The sound of in-your-ear too loud buzzing, the prickly anxiety when a bee, wasp or hornet comes too close, or worse yet is interested or irritated and persistent. Attracted by bright colors, movement, moisture, sweets and meats hornets and wasps can get your attention just by being there. They get irritable in droughts, heat, and at the end of summer when their lives are coming to an end (wasps and hornets, except for the queens, do not live through the winter). Wasps and hornets can sting and sting, not like honey bees forfeiting life after one attack.
It’s the end of summer, a drought filled summer that was very hot. I made a goal, at the beginning of summer to avoid getting stung this season. It wasn’t a very strong goal, I’m not allergic. It just seemed that I never get through a summer without getting stung. Well, I’ve failed at that goal. Early on in June on the beach, I stepped on some kind of wasp with quite a vigorous sting. Very memorable and extra painful as I had to walk on the spot with each stride, but that’s not the end.
Last weekend prior to horse camping I found a small hornet’s nest in the trailer’s tack area, I knocked it down and killed the queen. I loaded Scout into the trailer and then saw more hornets in there with him. He was vigorously unhappy, I got stung by a fly-by hornet, which wasn’t too painful. Maybe less venom is injected that way. I got in the truck and drove off pulling the trailer with the idea of blowing the remaining ones out, or having them just bail out. I don’t really know which because I really don’t understand them. After about a mile I stopped to check, no hornets and Scout seemed unworried. When we got to the campsite I didn’t see any spots on him that were swollen, but he’s a horse and doesn’t tell me everything.

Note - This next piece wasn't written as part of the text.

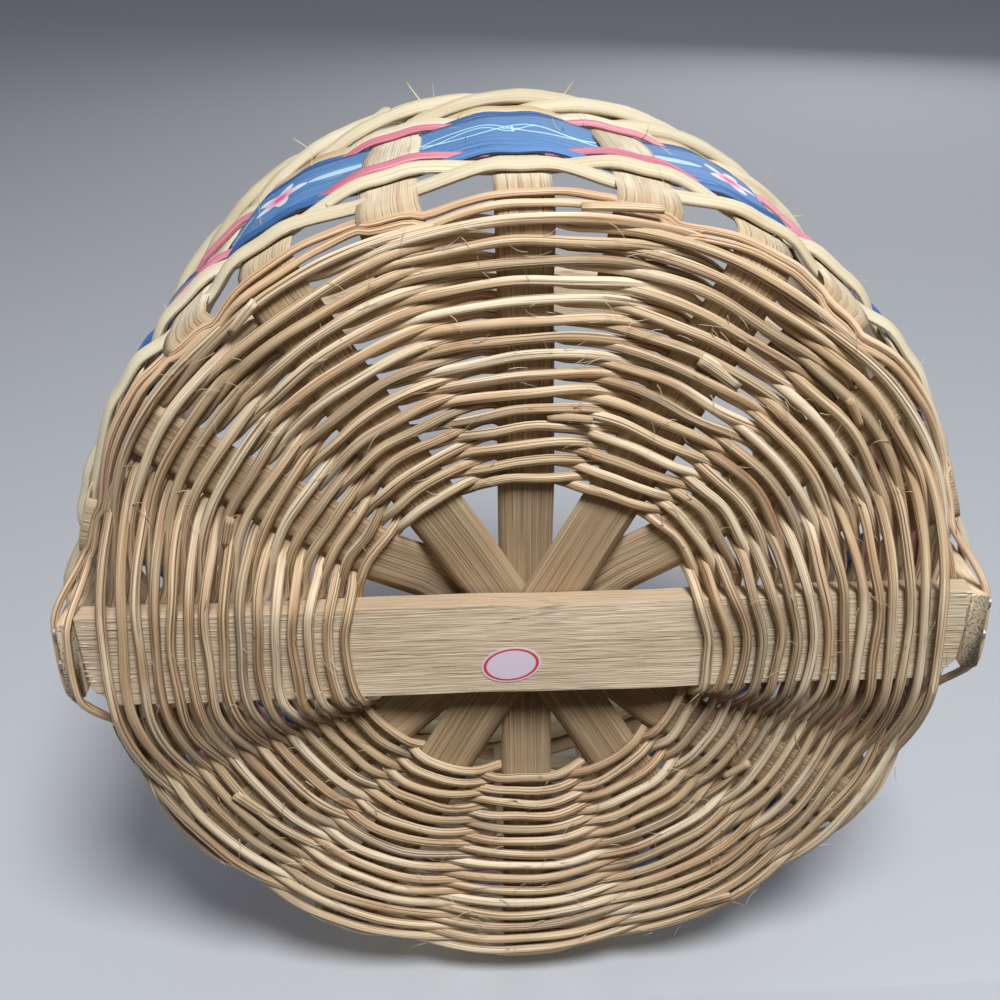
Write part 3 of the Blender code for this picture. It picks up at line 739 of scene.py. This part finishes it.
def sawnWood(name, light, middle, dark, roughness, footHeight=0.0):
    made, tree, shader = newMaterial(name, roughness)
    place = addNode(tree, "ShaderNodeTexCoord").outputs["Object"]
    # the bar's grain runs along X, and the bent hoop's grain follows its own map
    along = addNode(tree, "ShaderNodeUVMap", uv_map="reed").outputs["UV"] if footHeight else place
    bands = stretchedNoise(tree, along, (5, 60, 60), 2.0)
    grain = stretchedNoise(tree, along, (52, 1500, 1500), 3.0, 0.65)
    hair = stretchedNoise(tree, along, (95, 2300, 2300), 2.0, 0.6)
    cracks = stretchedNoise(tree, along, (75, 1500, 1500), 2.0, 0.5)
    growth = stretchedNoise(tree, along, (6, 95, 95), 2.0, 0.4)
    blotches = stretchedNoise(tree, place, (28, 90, 90), 2.0)
    mixed = calc(tree, "ADD", calc(tree, "MULTIPLY", bands, 0.35), calc(tree, "MULTIPLY", grain, 0.65))
    shade = ramp(tree, mixed, [(0.36, colour(*dark)), (0.5, colour(*middle)), (0.63, colour(*light))])
    shade = layOver(tree, shade, stepBetween(tree, hair, 0.5, 0.72), 0.4, light)
    shade = layOver(tree, shade, stepBetween(tree, blotches, 0.56, 0.76), 0.22, dark)
    # thin growth lines wander along the grain, between short dark checks
    growthLines = fadeBetween(tree, calc(tree, "ABSOLUTE", calc(tree, "SUBTRACT", growth, 0.5)), 0.004, 0.012)
    broken = calc(tree, "MULTIPLY", growthLines, stepBetween(tree, hair, 0.42, 0.56))
    split = calc(tree, "MAXIMUM", stepBetween(tree, cracks, 0.62, 0.74), broken)
    crackMask = calc(tree, "MULTIPLY", split, 0.45)
    shade = blendColour(tree, crackMask, shade, colour(110, 88, 66))
    height = calc(tree, "ADD", grain, calc(tree, "MULTIPLY", hair, 0.5))
    height = calc(tree, "SUBTRACT", height, calc(tree, "MULTIPLY", crackMask, 0.6))
    parts = addNode(tree, "ShaderNodeSeparateXYZ")
    plug(tree, parts.inputs[0], place)
    if footHeight:
        # the foot's sawn end shows open pores
        foot = fadeBetween(tree, parts.outputs[2], footHeight, footHeight + 0.5 * mm)
        pores = stretchedNoise(tree, place, (2000, 2000, 2000), 2.0)
        opened = stepBetween(tree, pores, 0.5, 0.6)
        porous = blendColour(tree, opened, colour(198, 184, 160), colour(128, 110, 86))
        shade = blendColour(tree, foot, shade, porous)
    else:
        # painted shade: the bar's long sides are painted darker than its sawn faces
        paintedSideShade = stepBetween(tree, calc(tree, "ABSOLUTE", parts.outputs[1]), 13.4 * mm, 13.75 * mm)
        shade = layOver(tree, shade, paintedSideShade, 0.7, (172, 148, 122))
    plug(tree, shader.inputs["Base Color"], shade)
    shader.inputs["Specular IOR Level"].default_value = 0.22
    addBump(tree, shader, height, 0.75, 0.45 * mm)
    return made


barWood = sawnWood("barWood", (229, 216, 194), (209, 192, 166), (180, 160, 133), 0.85)
hoopWood = sawnWood("hoopWood", (229, 212, 186), (210, 187, 157), (182, 154, 124), 0.66, 4.6 * mm)

bm = bmesh.new()
half, side = baseBar["length"] / 2, basket["barWidth"] / 2
slant, cut = baseBar["slant"], baseBar["cut"]
outline = [
    (-half, -side), (half, -side), (half - 0.7 * mm, -side + 7 * mm), (half - 0.6 * mm, -1 * mm),
    (half - slant, side - cut), (half - cut - slant, side), (-half + cut + slant, side),
    (-half + slant, side - cut), (-half + 0.6 * mm, -2 * mm),
]
corners = [bm.verts.new((x, y, basket["barUnderside"])) for x, y in outline]
underside = bm.faces.new(corners)
liftFaces(bm, [underside], basket["barTop"] - basket["barUnderside"])
bmesh.ops.recalc_face_normals(bm, faces=bm.faces)
edges = list(bm.edges)
bmesh.ops.bevel(bm, geom=edges, offset=baseBar["edge"], segments=2, profile=0.5, affect="EDGES", material=-1)
for number in range(1, baseBar["cuts"]):
    cutAt = -half + baseBar["length"] * number / baseBar["cuts"]
    everything = list(bm.verts) + list(bm.edges) + list(bm.faces)
    bmesh.ops.bisect_plane(bm, geom=everything, plane_co=(cutAt, 0, 0), plane_no=(1, 0, 0))
for vert in bm.verts:
    vert.co.y += 0.22 * mm * math.sin(vert.co.x * 61) + 0.1 * mm * math.sin(vert.co.x * 210 + 1)
    vert.co.z += 0.1 * mm * math.sin(vert.co.x * 95 + vert.co.y * 160)
# splinters left by the saw lie along the grain and end a little past the cut
for endSide in (-1, 1):
    for number in range(baseBar["splinters"]):
        across = -side + 0.8 * mm + (2 * side - 2 * mm) * number / baseBar["splinters"]
        inset = 0.6 * mm + max(0, across - side + cut) + slant * (across + side) / (2 * side) * 0.7
        tip = half - inset + dice.uniform(-0.1, 1.0) * mm
        level = basket["barUnderside"] + dice.choice((0.15, 0.2, 1.6, 3.2, 4.8, 6.2)) * mm
        run = ((dice.uniform(3, 8) * mm, 0.3 * mm), (1.5 * mm, 0), (0, dice.uniform(-0.2, 0.1) * mm))
        spot = [Vector((endSide * (tip - back), across, level + rise)) for back, rise in run]
        sliver = ovalSection(0.7 * mm, dice.uniform(0.5, 1.5) * mm, 5)
        addStrip(bm, spot, [Vector((0, 0, -1))] * 3, sliver, size=[1, 1, 0.35])
finishPiece("base_bar", bm, barWood, ["handle_base_bar"])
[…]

The next day started sunny, hot with a breeze. Scout and I were at the tail end of the group following the cart pulled by a pair of Belgian horses. He needed practice seeing a cart (it’s a horse thing). We were on a grassy trail next to some 9-foot-tall corn on one side and a young woodland forest on the other. He got stung on the belly about 30 minutes into the 3 hour ride. He kicked out and did some wild dancing and tail swishing but settled into animated trotting, then walking after only a few minutes. The ride through the woodland was shady, breezy and uneventful. The cart had to take a different route as we went down into the creek bed and walked in rock strewn water from inches to 3 feet deep. Scout seemed pleased with the water walking.
About an 1hour and half into the ride on another grassy roadway and after crossing a ditch Scout exploded into some vigorous bucks. Another rider felt that she would have been on the ground if her horse did that. I thought he may have just been still peevish about the sting and also another horse had approached from the rear rather fast and close. However, only a few strides further and we were hopping and kicking at ground bees, so maybe the original explosion was more venom being injected.
I moved him in a large circle and stopped him so I could get off quickly, then moved him off further as he resumed hopping, kicking and swishing. Once we were far enough I sprayed him down with fly spray, which I don’t think helps against bees or hornets as they aren’t landing for a meal. Scout is of the opinion that fly spray is a good idea, he knows it stops biting flies and he relaxed after I sprayed.
Feeling like we had been unlucky enough and not wanting to ride more bucks, I moved up in the horses, closer to the front where we’d be less likely to be the victim of jostled yellow jackets. And we didn’t get attacked any more, a different horse did though, but with less reaction…she was 22 years old and tired from the long trail ride. This was good since it was an 8-year-old girl riding her.
We finished the ride and I put unguent on Scout’s welts on his belly, his groin area he didn’t want me to touch (this is unusual since he usually likes being scratched) there were lots of bumps there. The next day dawned overcast, cooler and it had rained overnight. We had a great ride, no stings.
Most people who ride have stories of being thrown or seeing someone else thrown by a horse getting stung by hornets or wasps (they are often nesting low). The main thing when riding a horse that starts bucking is to believe you can ride it out and stay back behind vertical, not forward. Push yourself back, I used a quick push against the crest of his neck to get myself back into place (if its not quick it’s too late). If you think you’re going off, you are. I surely don’t want to be on the ground with a bunch of angry wasps. Move your horse out of the area, have him taught to stand still for dismounting, but dismount quickly and then move on further. And if you really want to avoid wasps, ride in cooler, wetter weather and towards the front of the group where you’ll be irritating the swarm but not getting the consequences.
Maybe next year I can make it through without getting stung. Scout hopes so.